### WRITTEN REQUEST
Each line from the start of the data below through the one containing "return Pos(0, fan_y, fan_z) * fan" must be reproduced exactly.

* Begin *

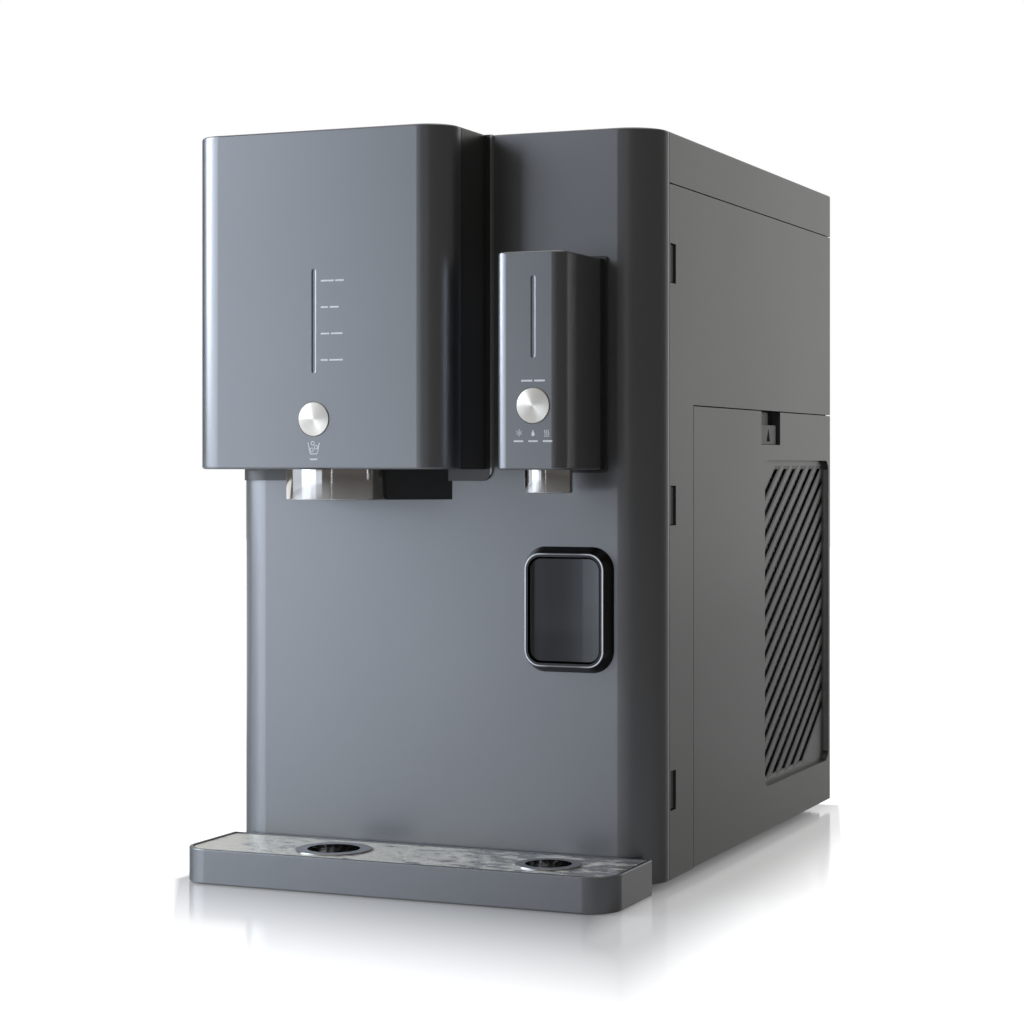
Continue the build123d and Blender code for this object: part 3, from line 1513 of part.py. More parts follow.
def condenser_fan():
    """Axial fan: hub with its shaft and pitched blades."""
    hub_x = (fan_x, fan_x + fan_width)
    fan = rod_x(fan_hub, hub_x, 0, 0)
    fan = fillet(fan.edges().group_by(Axis.X)[-1], edge_radius)
    fan += rod_x(fan_shaft, (motor_x + fan_motor_length / 2 + pin_fit, hub_x[0]), 0, 0)
    middle = fan_x + fan_width / 2
    limit = rod_x(fan_radius, hub_x, 0, 0)
    for step in range(fan_blades):
        blade = block(around(0, fan_blade_wall), around(0, 2 * fan_width), (fan_hub / 2, fan_radius * 2))
        blade = Pos(middle, 0, 0) * Rot(Z=90 - fan_blade_angle) * blade
        fan += Rot(X=step * 360 / fan_blades) * (blade & limit)
    return Pos(0, fan_y, fan_z) * fan


def refrigerant_lines():
    """Suction and discharge pipes between the compressor, evaporator and condenser."""
    low, high = compressor_ports()
    stub_top = compressor_high
    plate_z = (evaporator_low + evaporator_high) / 2
    suction = bent_pipe([(low, maker_y + evaporator_depth / 2, plate_z), (low, compressor_y, plate_z),
                         (low, compressor_y, stub_top)], pipe_radius, pipe_bend)
    over_z = condenser_high + 2 * pipe_bend
    run_end = condenser_inlet_y()
    discharge = bent_pipe([(high, compressor_y, stub_top), (high, compressor_y, over_z),
                           (high, run_end, over_z), (condenser_x, run_end, over_z),
                           (condenser_x, run_end, condenser_high)], pipe_radius, pipe_bend)
    return Compound([suction, discharge])


def evaporator():
    """Cold plate of the ice maker, with the fingers that the ice grows on."""
    plate = block(around(evaporator_x, evaporator_length), around(maker_y, evaporator_depth),
                  (evaporator_low, evaporator_high))
    for column in range(finger_columns):
        for row in range(finger_rows):
            x = evaporator_x + evaporator_length * ((column + 1 / 2) / finger_columns - 1 / 2)
            y = maker_y + evaporator_depth * ((row + 1 / 2) / finger_rows - 1 / 2)
            finger = rod_z(finger_radius, (finger_tip, evaporator_low), x, y)
            plate += fillet(finger.edges().group_by(Axis.Z)[0], finger_radius / 2)
    return plate


def tray_ends():
    """X places of the two ends of the ice tray."""
    return around(evaporator_x, ice_tray_length)


def ice_maker_frame():
    """Two cheeks on rails across the bin, which hold the cold plate and the tray's pins."""
    low, high = tray_ends()
    inner = (low - ice_tray_gap, high + ice_tray_gap)
    cheek_y = around(maker_y, cheek_depth)
    hinge = ice_tray_hinge()
    frame = Part()
    cheeks = ((inner[0] - cheek_wall, inner[0]), (inner[1], inner[1] + cheek_wall))
    rails = ((inner[0] - rail_width, inner[0]), (inner[1], inner[1] + rail_width))
    for cheek_x, rail_x in zip(cheeks, rails):
        frame += block(cheek_x, cheek_y, (bin_top, evaporator_high + sheet_wall))
        frame += block(rail_x, (bin_front, bin_back), (bin_top, bin_top + rail_height))
        pin = (cheek_x[0] - overrun, cheek_x[1] + overrun)
        frame -= rod_x(ice_tray_pin + pin_fit, pin, *hinge)
    bridge_y = around(maker_y, evaporator_depth)
    frame += block((cheeks[0][0], cheeks[1][1]), bridge_y,
                   (evaporator_high, evaporator_high + sheet_wall))
    return frame


def ice_tray_hinge():
    """Y and Z of the tray's hinge, at its upper rear edge."""
    return (maker_y + ice_tray_depth / 2 - ice_tray_pin, ice_tray_top - ice_tray_pin)


def ice_tray():
    """Tipping water tray with its hinge pins."""
    y_span = around(maker_y, ice_tray_depth)
    z_span = (ice_tray_top - ice_tray_height, ice_tray_top)
    tray = block(tray_ends(), y_span, z_span)
    bottom = tray.edges().filter_by(Axis.X).group_by(Axis.Z)[0]
    tray = fillet(bottom, ice_tray_round)
    low, high = tray_ends()
    hollow = block((low + ice_tray_wall, high - ice_tray_wall),
                   (y_span[0] + ice_tray_wall, y_span[1] - ice_tray_wall),
                   (z_span[0] + ice_tray_wall, z_span[1] + overrun))
    hollow = fillet(hollow.edges().filter_by(Axis.X).group_by(Axis.Z)[0], ice_tray_round - ice_tray_wall)
    tray -= hollow
    hinge = ice_tray_hinge()
    reach = ice_tray_gap + cheek_wall - slide_fit
    tray += rod_x(ice_tray_pin, (low - reach, low + ice_tray_wall), *hinge)
    return tray + rod_x(ice_tray_pin, (high - ice_tray_wall, high + reach), *hinge)


def ice_tray_motor():
    """Gear motor that tips the tray, on the outside of the right cheek."""
    start = tray_ends()[1] + ice_tray_gap + cheek_wall
    hinge_y = ice_tray_hinge()[0]
    body = block((start, start + tray_motor_length), around(hinge_y, tray_motor_size),
                 (bin_top + rail_height, bin_top + rail_height + tray_motor_size))
    return fillet(body.edges().filter_by(Axis.X), edge_radius)


def bin_outline(inset):
    """Cross section of the bin, seen from the front: hopper above a round trough."""
    trough = auger_radius + auger_clear + bin_wall - inset
    left = bin_left + inset
    right = bin_right - inset
    hopper = Polygon((left, bin_top), (left, bin_waist), (ice_x - trough, auger_z),
                     (ice_x + trough, auger_z), (right, bin_waist), (right, bin_top), align=None)
    return hopper + Pos(ice_x, auger_z) * Circle(trough)


def ice_bin():
    """Ice bin: hopper with a trough for the auger, spout to the port and two feet."""
    box = facing_front(bin_outline(0), (bin_front, bin_back), 0, 0)
    spout = auger_radius + auger_clear + spout_wall
    box += rod_y(spout, (body_wall, bin_front), ice_x, auger_z)
    foot_z = (deck_z + sheet_wall, auger_z - auger_radius)
    for y_span in ((bin_front, bin_front + bin_foot_width), (bin_back - bin_foot_width, bin_back)):
        box += block(around(ice_x, 2 * spout), y_span, foot_z)
    inside = facing_front(bin_outline(bin_wall), (bin_front + bin_wall, bin_back - bin_wall), 0, 0)
    box -= inside
    box -= block((bin_left + bin_wall, bin_right - bin_wall),
                 (bin_front + bin_wall, bin_back - bin_wall), (bin_waist, bin_top + overrun))
    box -= rod_y(spout - spout_wall, (body_wall - overrun, bin_front + 2 * bin_wall), ice_x, auger_z)
    return box - rod_y(auger_bush + pin_fit, (bin_back - 2 * bin_wall, bin_back + overrun),
                       ice_x, auger_z)


def auger():
    """Auger: shaft with pitched vanes set in a spiral, and its rear bush."""
    start = body_wall + seam_gap
    shaft = rod_y(auger_shaft, (start, bin_back + auger_motor_length / 2), 0, 0)
    shaft += rod_y(auger_bush, (bin_back - 2 * bin_wall, bin_back - seam_gap), 0, 0)
    room = bin_back - auger_tail - (start + auger_radius / 2)
    for step in range(auger_vanes):
        y = start + auger_radius / 2 + room * step / (auger_vanes - 1)
        vane = block(around(0, auger_radius), around(0, auger_vane_wall), (0, auger_radius * 2))
        vane = Rot(Z=auger_vane_pitch) * vane
        vane = vane & rod_y(auger_radius, (-auger_radius, auger_radius), 0, 0)
        shaft += Pos(0, y, 0) * Rot(Y=step * auger_vane_turn) * vane
    return Pos(ice_x, 0, auger_z) * shaft


def auger_motor():
    """Gear motor of the auger, on the back of the bin."""
    y_span = (bin_back, bin_back + auger_motor_length)
    box = block(around(ice_x, auger_motor_size), y_span, around(auger_z, auger_motor_size))
    box = fillet(box.edges().filter_by(Axis.Y), edge_radius)
    box -= rod_y(auger_bush + pin_fit, (bin_back - overrun, bin_back + seam_gap), ice_x, auger_z)
    return box - rod_y(auger_shaft + pin_fit, (bin_back - overrun, y_span[1] - overrun),
                       ice_x, auger_z)


def control_board():
    """Main circuit board on the upright bracket, with its larger components."""
    start = deck_right
    x_span = (start + control_gap, start + control_gap + board_wall)
    board = block(x_span, (control_from, control_to), (control_low, control_high))
    room_y = control_to - control_from
    room_z = control_high - control_low
    for share_y in board_post_shares:
        for share_z in board_post_shares:
            board += rod_x(post_radius, (start, x_span[0]), control_from + share_y * room_y,
                           control_low + share_z * room_z)
    part_shares = ((0.2, 0.3, 0.2, 0.25, 0.2), (0.55, 0.28, 0.22, 0.2, 0.16),
                   (0.3, 0.72, 0.24, 0.16, 0.08), (0.75, 0.7, 0.16, 0.28, 0.12))
    for y_share, z_share, wide_share, high_share, deep_share in part_shares:
        board += block((x_span[1], x_span[1] + deep_share * room_y),
                       around(control_from + y_share * room_y, wide_share * room_y),
                       around(control_low + z_share * room_z, high_share * room_z))
    return board


def water_valves():
    """Pair of solenoid valves under the deck."""
    x_span = (valve_x, valve_x + valve_depth)
    body = block(x_span, around(valve_y, valve_length), (deck_z - valve_height, deck_z))
    for side in (-1, 1):
        body += rod_z(coil_radius, (deck_z - valve_height - coil_length, deck_z - valve_height),
                      valve_x + valve_depth / 2, valve_y + side * coil_spread)
    return body


def water_tubes():
    """Inlet hose to the valves, and the hose from the cold tank to the nozzle."""
    start_y = rear_face - pocket_depth - pocket_sheet - fitting_stop
    inlet = bent_pipe([(-inlet_x, start_y, inlet_z), (-inlet_x, valve_y, inlet_z),
                       (-inlet_x, valve_y, hose_way_z),
                       (valve_x, valve_y, hose_way_z)], tube_radius, hose_bend, tube_bore)
    tank_top = cold_high + foam_wall + tank_port_height
    way = hose_way_z
    cold = bent_pipe([(cold_port_x(), cold_y, tank_top), (cold_port_x(), cold_y, way),
                      (cold_port_x(), hose_way_y, way), (water_head_centre, hose_way_y, way),
                      (water_head_centre, hose_way_y, hose_port_z),
                      (water_head_centre, -nozzle_y, hose_port_z),
                      (water_head_centre, -nozzle_y, nozzle_barb_top)], tube_radius, hose_bend, tube_bore)
    return Compound([inlet, cold])


pieces = {
    "base_pan": base_pan,
    "rubber_feet": rubber_feet,
    "front_cover": front_cover,
    "left_side_panel": left_side_panel,
    "right_side_panel": right_side_panel,
    "service_cover": service_cover,
    "service_latch": service_latch,
    "top_cover": top_cover,
    "rear_panel": rear_panel,
    "rear_screws": rear_screws,
    "water_inlet_fitting": water_inlet_fitting,
    "drain_fitting": drain_fitting,
    "power_inlet": power_inlet,
    "ice_head_shell": ice_head_shell,
    "ice_head_housing": ice_head_housing,
    "ice_light_guide": lambda: light_guide(ice_control_x, ice_head_reach,
                                           (ice_guide_low, ice_guide_high)),
    "ice_button": lambda: control_button(ice_control_x, ice_head_reach, ice_button_z),
    "ice_button_board": lambda: switch_board(ice_control_x, ice_head_reach, ice_button_z,
                                             ice_guide_low, ice_guide_high),
    "ice_outlet_ring": ice_outlet_ring,
    "ice_chute": ice_chute,
    "ice_gate": ice_gate,
    "water_head_shell": water_head_shell,
    "water_head_housing": water_head_housing,
    "water_light_guide": lambda: light_guide(water_control_x, water_head_reach,
                                             (water_guide_low, water_guide_high)),
    "water_button": lambda: control_button(water_control_x, water_head_reach, water_button_z),
    "water_button_board": lambda: switch_board(water_control_x, water_head_reach, water_button_z,
                                               water_guide_low, water_guide_high),
    "nozzle_ring": nozzle_ring,
    "water_nozzle": water_nozzle,
    "paddle_bezel": paddle_bezel,
    "paddle_plate": paddle_plate,
    "paddle_spring": paddle_spring,
    "paddle_switch": paddle_switch,
    "tray_body": tray_body,
    "tray_deck": tray_deck,
    "ice_drain_ring": lambda: drain_ring(*drains()[0]),
    "water_drain_ring": lambda: drain_ring(*drains()[1]),
    "chassis_frame": chassis_frame,
    "filter_manifold": filter_manifold,
    "sediment_filter": lambda: filter_cartridge(filter_places[0]),
    "carbon_filter": lambda: filter_cartridge(filter_places[1]),
    "membrane_filter": lambda: filter_cartridge(filter_places[2]),
    "cold_tank": cold_tank,
    "cold_tank_insulation": cold_tank_insulation,
    "hot_tank": hot_tank,
    "compressor": compressor,
    "condenser": condenser,
    "fan_shroud": fan_shroud,
    "fan_motor": fan_motor,
    "condenser_fan": condenser_fan,
    "refrigerant_lines": refrigerant_lines,
    "evaporator": evaporator,
    "ice_maker_frame": ice_maker_frame,
    "ice_tray": ice_tray,
    "ice_tray_motor": ice_tray_motor,
    "ice_bin": ice_bin,
    "auger": auger,
    "auger_motor": auger_motor,
    "control_board": control_board,
    "water_valves": water_valves,
    "water_tubes": water_tubes,
}

os.makedirs("parts", exist_ok=True)
stand = Pos(0, (tray_reach - body_depth) / 2, foot_height)
for name, make in pieces.items():
    export_step(stand * make(), f"parts/{name}.step")
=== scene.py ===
import bmesh
import bpy
import math
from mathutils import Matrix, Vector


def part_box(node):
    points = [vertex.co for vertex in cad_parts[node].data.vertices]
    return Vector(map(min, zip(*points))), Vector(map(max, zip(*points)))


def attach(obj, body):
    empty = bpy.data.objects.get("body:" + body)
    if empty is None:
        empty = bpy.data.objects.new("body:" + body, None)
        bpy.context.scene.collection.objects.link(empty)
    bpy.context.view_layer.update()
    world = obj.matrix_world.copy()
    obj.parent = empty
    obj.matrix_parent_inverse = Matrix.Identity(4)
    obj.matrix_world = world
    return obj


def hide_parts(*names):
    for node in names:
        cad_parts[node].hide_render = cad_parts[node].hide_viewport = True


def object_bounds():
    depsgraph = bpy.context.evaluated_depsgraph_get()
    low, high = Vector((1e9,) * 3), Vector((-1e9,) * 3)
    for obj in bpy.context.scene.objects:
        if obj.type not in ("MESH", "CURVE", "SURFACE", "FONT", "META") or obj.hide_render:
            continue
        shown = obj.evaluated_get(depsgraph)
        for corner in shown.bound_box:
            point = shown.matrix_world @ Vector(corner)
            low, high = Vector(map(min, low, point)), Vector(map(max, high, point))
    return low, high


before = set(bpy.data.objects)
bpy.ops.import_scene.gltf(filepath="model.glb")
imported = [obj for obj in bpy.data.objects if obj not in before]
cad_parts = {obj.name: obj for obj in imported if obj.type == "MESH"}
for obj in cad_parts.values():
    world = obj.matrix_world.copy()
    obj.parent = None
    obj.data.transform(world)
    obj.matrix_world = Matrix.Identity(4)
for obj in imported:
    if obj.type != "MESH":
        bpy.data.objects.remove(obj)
cad_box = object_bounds()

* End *

### COMPLETED TASK
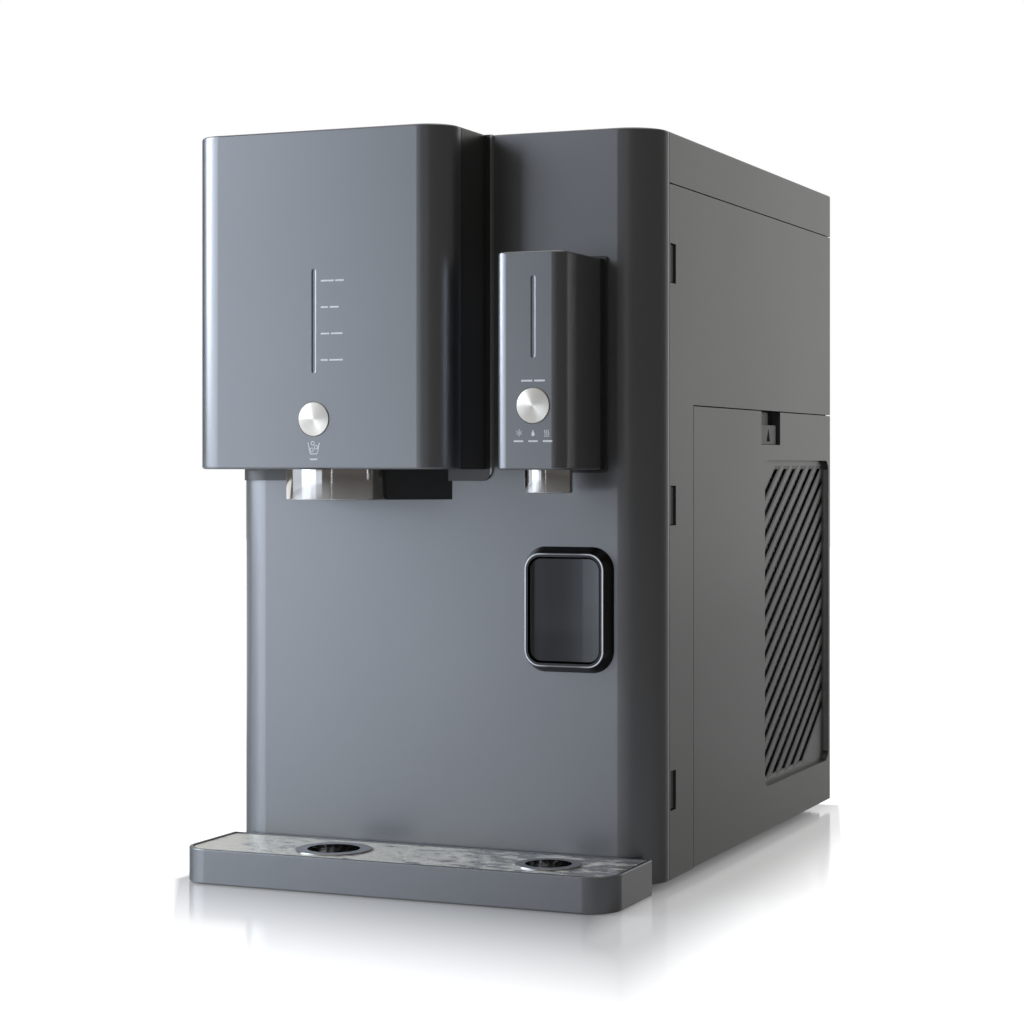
Continue the build123d and Blender code for this object: part 3, from line 1513 of part.py. More parts follow.
def condenser_fan():
    """Axial fan: hub with its shaft and pitched blades."""
    hub_x = (fan_x, fan_x + fan_width)
    fan = rod_x(fan_hub, hub_x, 0, 0)
    fan = fillet(fan.edges().group_by(Axis.X)[-1], edge_radius)
    fan += rod_x(fan_shaft, (motor_x + fan_motor_length / 2 + pin_fit, hub_x[0]), 0, 0)
    middle = fan_x + fan_width / 2
    limit = rod_x(fan_radius, hub_x, 0, 0)
    for step in range(fan_blades):
        blade = block(around(0, fan_blade_wall), around(0, 2 * fan_width), (fan_hub / 2, fan_radius * 2))
        blade = Pos(middle, 0, 0) * Rot(Z=90 - fan_blade_angle) * blade
        fan += Rot(X=step * 360 / fan_blades) * (blade & limit)
    return Pos(0, fan_y, fan_z) * fan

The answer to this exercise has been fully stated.